The solution here is that pointer casts work a little bit differently. Any nesting of @ptrCast, @alignCast, @addrSpaceCast, @constCast, and @volatileCast is treated by the compiler as a single operation, with one overall result type. That means, for instance, that you can apply the following change:

  const ptr: *anyopaque = something();
- const self = @ptrCast(*Self, @alignCast(@alignOf(Self), ptr));
+ const self: *Self = @ptrCast(@alignCast(ptr));

Here, the *Self result type is passed to the @ptrCast(@alignCast(ptr)) expression, which then casts to that type. It may help to change how you think about these builtins: rather than thinking of them as doing a cast, think of them as allowing a cast, e.g. @constCast(@alignCast(ptr)) means "it is allowed to change the alignment and const-ness of ptr".

Note that any nesting order is permitted for these builtins; it has no effect on functionality or generated code.

zig fmt

Since these are quite fundamental changes which will affect a large amount of Zig code, zig fmt has been made to automatically update code in the old style to the new style where possible.
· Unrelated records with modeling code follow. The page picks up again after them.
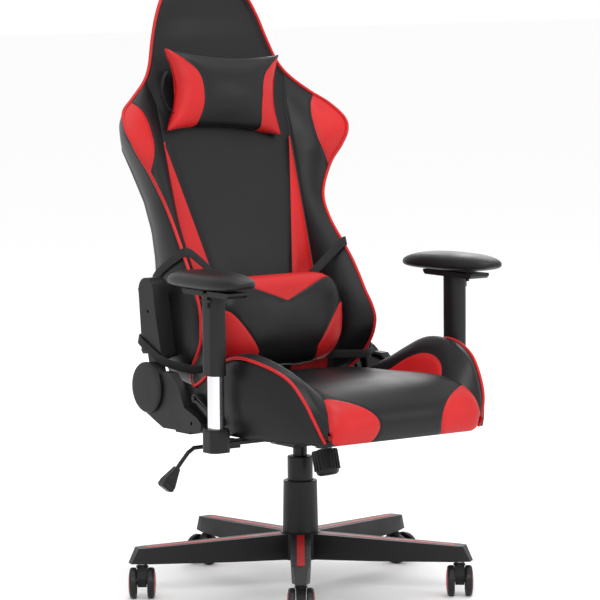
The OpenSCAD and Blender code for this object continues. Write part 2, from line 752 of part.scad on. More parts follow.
module back_frame() {
    color(black) union() {
        back_place() {
            frame_tubes(0);
            frame_arms(0);
        }
        difference() {
            back_place() for (s = [right, left]) on_side(s, upper_plate_x, upper_plate_x + side_t) {
                circle(26);
                polygon([[-25, 4], [-16, 200], [16, 200], [25, 4]]);
            }
            for (s = [right, left])
                side_pin(s, 200, 260, pivot_y, pivot_z, stud_r + run);
        }
    }
}
module back_arm_covers() {
    inner = 215;
    outer = 251;
    color(soft_black) for (s = [right, left]) difference() {
        on_side(s, inner, outer) {
            translate([165, 591]) circle(25.5);
            polygon([[139.5, 592], [130, 540], [112, 470], [119, 462.5], [130, 465],
                [154, 468], [177, 466], [183, 472], [181, 486], [190.5, 592]]);
        }
        // Room for the side bracket and its cross pins
        back_place() for (z = [60, 176]) side_pin(s, 200, 250, 0, z, 8 + gap);
        back_place() on_side(s, upper_plate_x - gap, upper_plate_x + side_t + gap)
            polygon([[-27, 0], [-17, 201], [17, 201], [27, 0]]);
        side_pin(s, outer - 8, outer + 5, 158, 551, 3.4);
    }
}
module back_cushion() {
    color(soft_black) back_place() difference() {
        intersection() {
            back_slab(foam_low, foam_high);
            rotate([90, 0, 0]) linear_extrude(300, center = true)
                polygon([[-back_mid, -40], [back_mid, -40], [back_mid, 592], [200, 592],
                    [200, 900], [-200, 900], [-200, 592], [-back_mid, 592]]);
        }
        frame_tubes(gap);
        frame_arms(gap);
    }
}
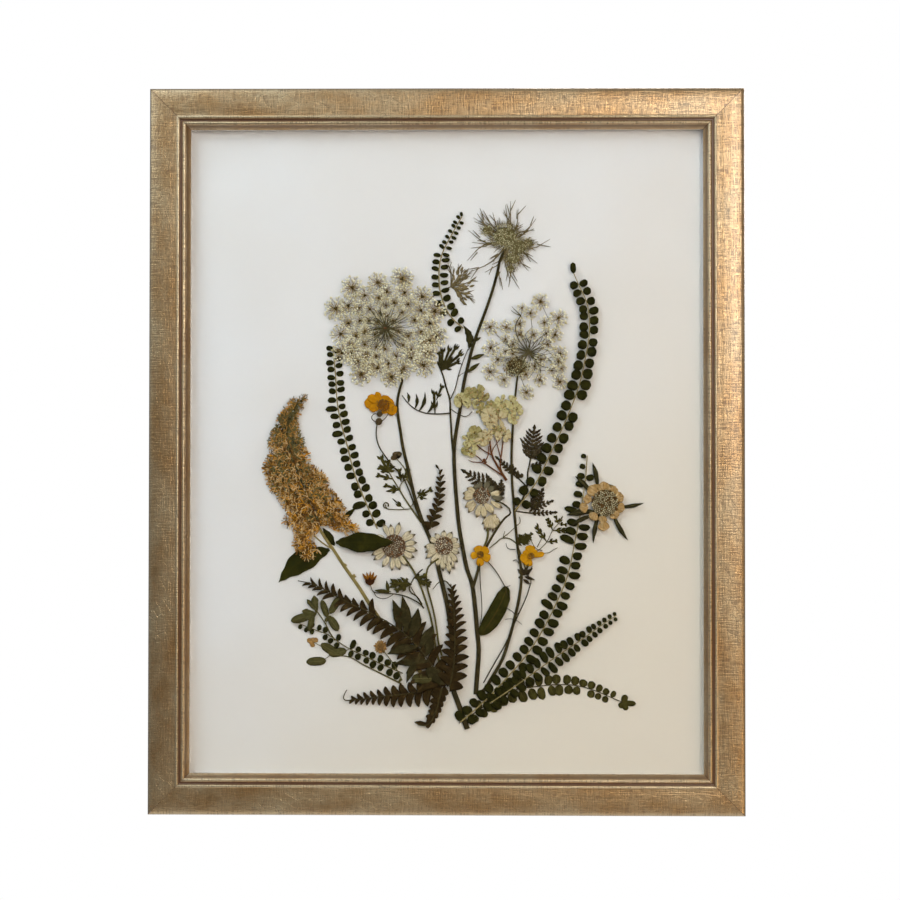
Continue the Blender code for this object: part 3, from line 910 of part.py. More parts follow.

This migration is done very naively, always using @as. For instance, it will perform this change:

- const y = @intCast(u8, x);
+ const y = @as(u8, @intCast(x));

This change isn't very pretty - and definitely isn't how you'd write the code yourself - but it will work the same as before. If you have a small codebase with relatively few usages of these builtins, you may instead wish to spend time manually cleaning up all use sites.

Most builtins support this automatic fixup without problems, but there are a few exceptions.

@alignCast and @addrSpaceCast

The builtins @alignCast and @addrSpaceCast cannot be automatically updated, as their old usage does not pass the full result type as a parameter, instead only passing the new alignment or address space. zig fmt will not attempt to change uses of these builtins; they are left for you to fix.

@ptrCast alignment

@ptrCast has one noteworthy quirk. Previously, @ptrCast(*T, ptr) had an interesting feature where it did not always result in type *T. Instead, if ptr had a higher alignment than *T, that higher alignment was implicitly preserved.

This feature does not make sense under a result-type based system. A small amount of code relies (intentionally or not) on this behavior; such code will exhibit new compile errors after zig fmt relating to misaligned pointers, and will need to be manually fixed to maintain the desired alignment.

@truncate

The old usage of @truncate has a small quirk. When truncating a vector, you did not provide the vector type as a parameter; instead, you provided the scalar type. For instance:

const x: @Vector(2, u32) = .{ 1, 2 };
const y: @Vector(2, u8) = @truncate(u8, x);

This quirk in usage makes it impossible to automatically update uses of @truncate on vectors. zig fmt is unable to detect this case, and will simply apply an incorrect fix, turning the above into @as(u8, @truncate(x)). This is guaranteed to always cause a compile error, so such cases can be manually caught and corrected. (It was chosen to keep this fixup because it is by far more common to use @truncate on scalars, for which the fix works correctly.)